Osius wrote in her online Rock and Ice piece that Fox didn’t talk much, even with her friends, about the Everest experience.
Beidleman said he wouldn’t necessarily say the experience brought them closer, but he definitely knew her better from the incident. He said he had a “healthy respect” for her and believed she held him in the same regard.
“The Everest thing was very, very difficult for everybody,” he said Tuesday, “but Charlotte handled it with poise and grace.”
Beidleman knew Fox before the expedition on Mount Everest. Their paths crossed while climbing on Independence Pass east of Aspen.
“Eventually everybody’s paths crossed during that kind of thing,” he said. “She’s been a fixture in the climbing community.”
Fox was a native of Greensboro, North Carolina. She could “turn on the Southern charm” yet could also live the climber’s life out of a van, according to Beidleman.
“Charlotte could be quite fiery,” he said. “That’s part of being a good climber.”
Fox went on to accomplish several climbing feats, usually hiring guides to tackle the highest peaks. Osius wrote that Fox made her final Seven Summits ascent of Mount Elbrus in 2014.
Her bio on EverestHistory.com said she climbed Cho Oyu and was the first American woman to reach the summit of Gasherbrum II. In South America she climbed Aconcagua, Hauscaran and Chopicalqui, along with several 18,000-foot peaks throughout Peru, her bio said. “She has climbed Mt. Vinson in Antarctica, Kilimanjaro, Mont Blanc, and made many alpine ice routes in the Canadian Rockies. In America she has climbed the West Rib on Denali, Mt. Rainer and all of Colorado’s 14ers.”
Fox served as a board member on the American Alpine Club and on the Access Fund, which strives to preserve access to climbing areas.
Fox was married to Reese Martin, who was killed in 2004 in an accident during a paragliding competition in Washington.
Beidleman said Fox was “accomplished but humble.”
Her apparent manner of death was “shocking,” he said.
“It’s not one I ever would have thought of.”
Amy Denicke was a friend and climbing and skiing partner with Fox for 18 years and served as her personal trainer for a while. She said Fox had the unusual characteristic of getting stronger as she climbed higher in altitude.
“She was almost like a freak of nature,” she said.
Fox was fun to hang with because she was always up for adventure and trying new approaches, Denicke said, but she also will remember her friend for traits outside of climbing and skiing.
“Charlotte had this huge belly laugh,” she said. “You could always hear her laughing.”
Fox was known for her generosity to her friends, for always remembering birthdays and for sending thank-you notes, according to Cutter and Denicke.
“I felt like she was family,” Denicke said.
They were so close that Fox gave her an angel pin she had on the pack she used on Mount Everest.
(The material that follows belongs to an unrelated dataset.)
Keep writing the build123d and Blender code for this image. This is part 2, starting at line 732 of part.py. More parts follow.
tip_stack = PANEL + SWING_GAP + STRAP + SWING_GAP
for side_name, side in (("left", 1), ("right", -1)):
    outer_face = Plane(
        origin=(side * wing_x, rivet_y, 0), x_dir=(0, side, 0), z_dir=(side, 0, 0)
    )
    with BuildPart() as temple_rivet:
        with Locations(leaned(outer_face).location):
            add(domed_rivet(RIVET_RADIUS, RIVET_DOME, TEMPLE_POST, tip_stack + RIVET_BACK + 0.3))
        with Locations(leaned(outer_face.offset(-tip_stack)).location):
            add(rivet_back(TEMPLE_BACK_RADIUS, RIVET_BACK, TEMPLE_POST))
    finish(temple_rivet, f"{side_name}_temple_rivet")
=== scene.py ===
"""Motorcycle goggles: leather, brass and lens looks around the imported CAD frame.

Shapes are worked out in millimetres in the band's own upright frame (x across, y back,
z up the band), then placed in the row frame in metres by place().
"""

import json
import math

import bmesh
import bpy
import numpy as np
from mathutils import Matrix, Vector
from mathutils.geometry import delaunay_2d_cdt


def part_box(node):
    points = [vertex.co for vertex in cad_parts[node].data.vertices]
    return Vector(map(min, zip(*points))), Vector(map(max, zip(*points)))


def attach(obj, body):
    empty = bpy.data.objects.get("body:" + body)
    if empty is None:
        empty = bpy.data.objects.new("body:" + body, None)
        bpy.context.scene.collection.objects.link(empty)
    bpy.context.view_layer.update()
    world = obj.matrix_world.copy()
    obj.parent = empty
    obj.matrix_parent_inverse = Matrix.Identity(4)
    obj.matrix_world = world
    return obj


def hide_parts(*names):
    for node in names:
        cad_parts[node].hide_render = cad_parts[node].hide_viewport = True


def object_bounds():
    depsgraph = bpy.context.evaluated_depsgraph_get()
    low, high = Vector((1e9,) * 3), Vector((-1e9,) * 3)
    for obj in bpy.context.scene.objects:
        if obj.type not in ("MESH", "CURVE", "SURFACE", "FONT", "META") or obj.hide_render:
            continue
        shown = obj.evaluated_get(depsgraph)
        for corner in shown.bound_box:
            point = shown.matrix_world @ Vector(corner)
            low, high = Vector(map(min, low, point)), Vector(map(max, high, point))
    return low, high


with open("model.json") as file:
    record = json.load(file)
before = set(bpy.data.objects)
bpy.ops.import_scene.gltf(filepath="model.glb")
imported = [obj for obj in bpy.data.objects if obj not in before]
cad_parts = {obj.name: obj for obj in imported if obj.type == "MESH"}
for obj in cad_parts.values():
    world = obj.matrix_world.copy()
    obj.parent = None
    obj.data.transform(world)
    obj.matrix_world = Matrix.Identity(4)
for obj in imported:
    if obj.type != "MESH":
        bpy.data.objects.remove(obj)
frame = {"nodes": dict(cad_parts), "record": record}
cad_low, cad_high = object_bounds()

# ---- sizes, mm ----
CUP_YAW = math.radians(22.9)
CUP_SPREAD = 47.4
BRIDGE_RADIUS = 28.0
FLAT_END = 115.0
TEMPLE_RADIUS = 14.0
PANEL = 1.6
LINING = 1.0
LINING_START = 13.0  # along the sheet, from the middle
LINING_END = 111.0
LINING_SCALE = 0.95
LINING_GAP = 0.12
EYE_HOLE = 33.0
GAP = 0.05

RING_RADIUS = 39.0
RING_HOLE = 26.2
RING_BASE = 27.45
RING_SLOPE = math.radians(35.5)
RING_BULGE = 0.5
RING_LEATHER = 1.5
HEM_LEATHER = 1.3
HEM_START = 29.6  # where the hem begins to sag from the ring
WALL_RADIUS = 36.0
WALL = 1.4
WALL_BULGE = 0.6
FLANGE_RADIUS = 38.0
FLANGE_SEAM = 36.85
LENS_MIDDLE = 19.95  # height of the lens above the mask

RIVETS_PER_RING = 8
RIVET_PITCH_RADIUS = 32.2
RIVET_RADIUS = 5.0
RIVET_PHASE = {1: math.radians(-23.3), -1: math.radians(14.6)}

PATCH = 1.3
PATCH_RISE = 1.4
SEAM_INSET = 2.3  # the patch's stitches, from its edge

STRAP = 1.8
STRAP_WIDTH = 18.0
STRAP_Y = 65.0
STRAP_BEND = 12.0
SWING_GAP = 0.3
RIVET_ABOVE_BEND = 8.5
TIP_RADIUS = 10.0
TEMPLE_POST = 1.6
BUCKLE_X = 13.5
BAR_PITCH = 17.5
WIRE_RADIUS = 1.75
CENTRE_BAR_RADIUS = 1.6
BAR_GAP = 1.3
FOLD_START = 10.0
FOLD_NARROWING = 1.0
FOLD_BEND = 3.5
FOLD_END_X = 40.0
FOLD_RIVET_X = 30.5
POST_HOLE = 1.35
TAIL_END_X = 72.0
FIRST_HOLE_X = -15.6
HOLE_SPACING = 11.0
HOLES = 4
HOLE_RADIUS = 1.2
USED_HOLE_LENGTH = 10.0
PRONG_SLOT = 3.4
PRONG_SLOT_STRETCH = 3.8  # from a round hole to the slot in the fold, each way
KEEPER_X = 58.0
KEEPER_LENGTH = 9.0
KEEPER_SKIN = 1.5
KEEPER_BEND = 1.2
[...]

Fox told her it saved her life and she gave it to Denicke to provide safety and good fortune when undertaking an eco-challenge.
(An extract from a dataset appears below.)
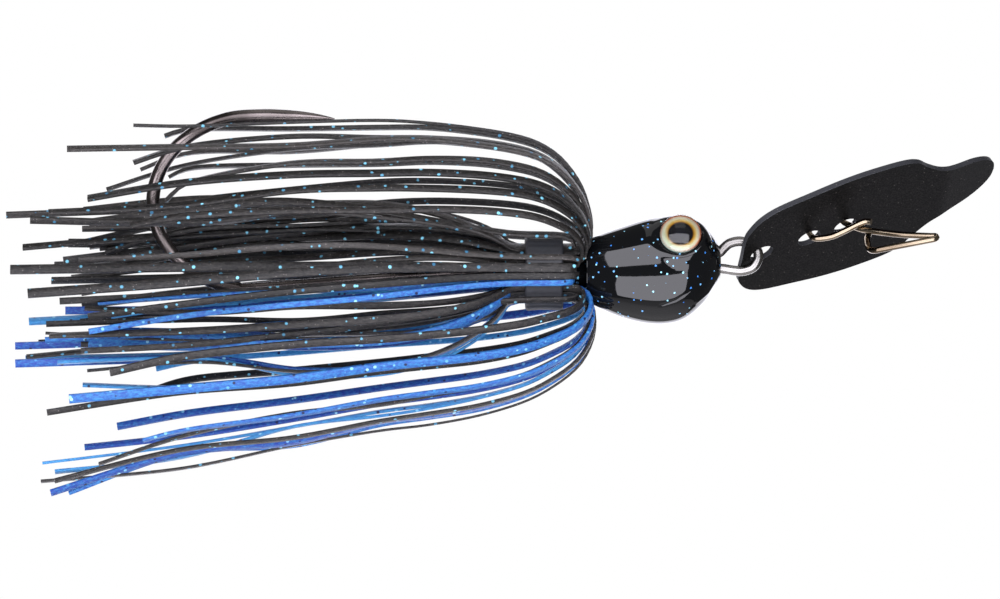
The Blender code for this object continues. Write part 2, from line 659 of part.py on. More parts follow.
def snap_route():
    """Centre line of the snap from its own pivot: along the blade, across it, and out from it."""
    first = BLADE_SNAP_HOLE - BLADE_REAR_HOLE
    second = first + BLADE_SNAP_HOLE_PITCH
    beside = SNAP_RADIUS * 2 + SNAP_TURN_GAP
    return smooth_route(
        [
            (second + 1.9 * MM, -beside * 1.15, 4.1 * MM),      # end of the rear latch
            (second + 1.15 * MM, -beside * 1.1, 3.55 * MM),
            (second - 1.2 * MM, -beside * 0.5, 3.35 * MM),
            (first + 1.8 * MM, 0, 2.95 * MM),
            (first + 0.35 * MM, 0, 2.4 * MM),
            (first + 0.05 * MM, 0, 1.5 * MM),
            (first + 0.35 * MM, 0, 0.25 * MM),                  # through the first hole
            (first + 1.2 * MM, 0, 0),
            (second - 1.2 * MM, 0, 0),
            (second - 0.3 * MM, 0, 0.25 * MM),                  # through the second hole
            (second, 0, 1.3 * MM),
            (second + 0.5 * MM, 0, 2.6 * MM),
            (second + 1.3 * MM, 0, 4.0 * MM),
            (second + 3.9 * MM, 0, 6.9 * MM),
            (second + 6.5 * MM, 0, 9.1 * MM),
            (second + 7.15 * MM, 0, 9.6 * MM),                  # the lobe's nose
            (second + 6.9 * MM, 0.05 * MM, 10.0 * MM),
            (second + 5.9 * MM, 0.05 * MM, 9.8 * MM),
            (second + 1.5 * MM, beside * 0.44, 8.2 * MM),
            (second + 0.5 * MM, beside * 0.75, 7.5 * MM),
            (second + 0.35 * MM, beside, 6.4 * MM),
            (second + 1.1 * MM, beside * 1.15, 4.3 * MM),
            (second + 1.7 * MM, beside * 1.1, 3.5 * MM),        # end of the front latch
        ],
        2,
    )


def make_snap(parts, material, blade_pivot):
    swing = bpy.data.objects.new("snap_pivot", None)
    parts.objects.link(swing)
    swing.parent = blade_pivot
    swing.location = (0, 0, BLADE_THICKNESS / 2 + SNAP_BACK_GAP + SNAP_RADIUS)
    swing.rotation_euler = (-SNAP_SWING, 0, 0)
    route = [Vector((along, side, -down)) for along, side, down in snap_route()]
    snap = tube("line_snap", route, SNAP_RADIUS, parts, material)
    snap.parent = swing
    return snap


def build():
    clear_scene()
    parts = new_collection("bladed_jig")
    cutters = new_collection("bladed_jig_cutters")
    paint = new_material("black_head_paint", (0.012, 0.012, 0.014), 0.08)
    steel = new_material("stainless_wire", (0.72, 0.72, 0.70), 0.22, 1.0)
    nickel = new_material("black_nickel_hook", (0.10, 0.10, 0.11), 0.25, 1.0)
    spring = new_material("black_nickel_spring_wire", (0.20, 0.17, 0.15), 0.25, 1.0)
    coating = new_material("matt_black_blade_coating", (0.02, 0.02, 0.02), 0.45)
    foil = new_material("pearl_eye_foil", (0.85, 0.78, 0.60), 0.25, 0.6)
    resin = new_material("clear_eye_resin", (0.95, 0.95, 0.95), 0.03, 0.0, 0.35)
    rubber = new_material("black_collar_rubber", (0.03, 0.03, 0.03), 0.5)
    black = new_material("black_flake_silicone", (0.045, 0.042, 0.042), 0.4)
    blue = new_material("blue_flake_silicone", (0.03, 0.12, 0.55), 0.35)

    wire_route = nose_wire_route()
    make_head(parts, cutters, paint, wire_route)
    tube("nose_wire", wire_route, WIRE_RADIUS, parts, steel, resolution=3)
    make_hook(parts, cutters, nickel)
    make_eyes(parts, foil, resin)
    make_collar(parts, rubber)
    for number in range(STRAND_COUNT):
        make_strand(number, parts, black, blue)
    pivot = make_blade(parts, coating)
    make_snap(parts, spring, pivot)


build()
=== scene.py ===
"""Bladed jig: the looks of the painted lead head, its cast-in wires, the nose blade with its line
snap, and the folded silicone skirt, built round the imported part.

Lengths are in metres. The nose points along +X, the hook's point up, the mid-plane is Y = 0 and
the origin is the centre of the wire eye on the nose.
"""

import math
import random

import bmesh
import bpy
from mathutils import Matrix, Vector


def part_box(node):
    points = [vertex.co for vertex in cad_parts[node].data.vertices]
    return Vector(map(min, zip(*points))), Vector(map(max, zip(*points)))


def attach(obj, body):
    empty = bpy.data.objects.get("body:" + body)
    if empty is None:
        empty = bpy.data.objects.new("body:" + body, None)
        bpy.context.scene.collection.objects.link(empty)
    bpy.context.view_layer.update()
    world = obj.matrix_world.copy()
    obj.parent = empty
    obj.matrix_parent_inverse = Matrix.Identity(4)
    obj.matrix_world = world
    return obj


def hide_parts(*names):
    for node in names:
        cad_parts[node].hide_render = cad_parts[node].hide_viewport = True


MM = 0.001

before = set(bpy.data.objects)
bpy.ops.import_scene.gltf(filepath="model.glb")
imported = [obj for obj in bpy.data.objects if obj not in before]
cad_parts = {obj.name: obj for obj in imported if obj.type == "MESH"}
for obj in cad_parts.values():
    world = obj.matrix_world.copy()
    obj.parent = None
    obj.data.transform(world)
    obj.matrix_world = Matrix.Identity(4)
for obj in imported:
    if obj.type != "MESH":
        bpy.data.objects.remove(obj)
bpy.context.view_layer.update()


# ---------------------------------------------------------------- small helpers

def srgb(code):
    """A hex colour as linear red, green, blue and alpha."""
    parts = [int(code[at:at + 2], 16) / 255 for at in (1, 3, 5)]
    return (*[p / 12.92 if p <= 0.04045 else ((p + 0.055) / 1.055) ** 2.4 for p in parts], 1.0)


def add(tree, kind, inputs=None, **settings):
    """Add a node with its settings; each input is a value or the socket that feeds it."""
    made = tree.nodes.new(kind)
    for name, value in settings.items():
        setattr(made, name, value)
    for name, value in (inputs or {}).items():
        if isinstance(value, bpy.types.NodeSocket):
            tree.links.new(value, made.inputs[name])
        else:
            made.inputs[name].default_value = value
    return made


def new_finish(name):
    """An empty material and its Principled shader, wired to the output."""
    finish = bpy.data.materials.new(name)
    finish.use_nodes = True
    tree = finish.node_tree
    tree.nodes.clear()
    shader = add(tree, "ShaderNodeBsdfPrincipled")
    add(tree, "ShaderNodeOutputMaterial", {"Surface": shader.outputs["BSDF"]})
    return finish, tree, shader


def mm(x, y, z):
    """A place given in millimetres, in metres."""
    return Vector((x, y, z)) * MM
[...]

Fox also gave her a bracelet with the saying: “Leap and the net will open.”
THE WASHINGTON POST
Charlotte Fox’s eyes were frozen behind her contact lenses. The snow had begun falling as she and her fellow climbers descended from the top of the world, the peak of Mount Everest, where she could see for 100 miles in every direction. But now, trapped in the middle of a blizzard with the force of a hurricane, in temperatures somewhere south of 40-below, she couldn’t see anything. She was out of oxygen. Her feet were numb with frostbite. No longer able to stay moving, she scrunched herself into the fetal position, huddled with her climbing mates in the ice and snow, and waited for it all to end.
“I didn’t see how we were going to get out of it alive,” Fox told Jon Krakauer in his book “Into Thin Air,” which recounted the famous 1996 blizzard that stranded climbers for one freezing night, leaving eight dead. “The cold was so painful, I didn’t think I could endure it anymore. I just curled up in a ball and hoped death would come quickly.”
Instead, she would survive through the night and live 22 more years to scale myriad mountains around the world. The experience on Mount Everest the night of May 10, 1996, may have made Fox and her fellow climbers celebrities for a time, but for Fox it was but a rung on the ladder in a life of great heights.
That’s why, when she died last week at home in Telluride, Colo., from an apparent fall from the top of her stairs, her friends were in disbelief. She had turned 61 on May 10.
“Charlotte had survived so much up high,” her friend Alison Osius wrote in a tribute for Rock and Ice magazine this week, “it was stunning and profoundly sad that she died that evening of May 24 in a household accident.”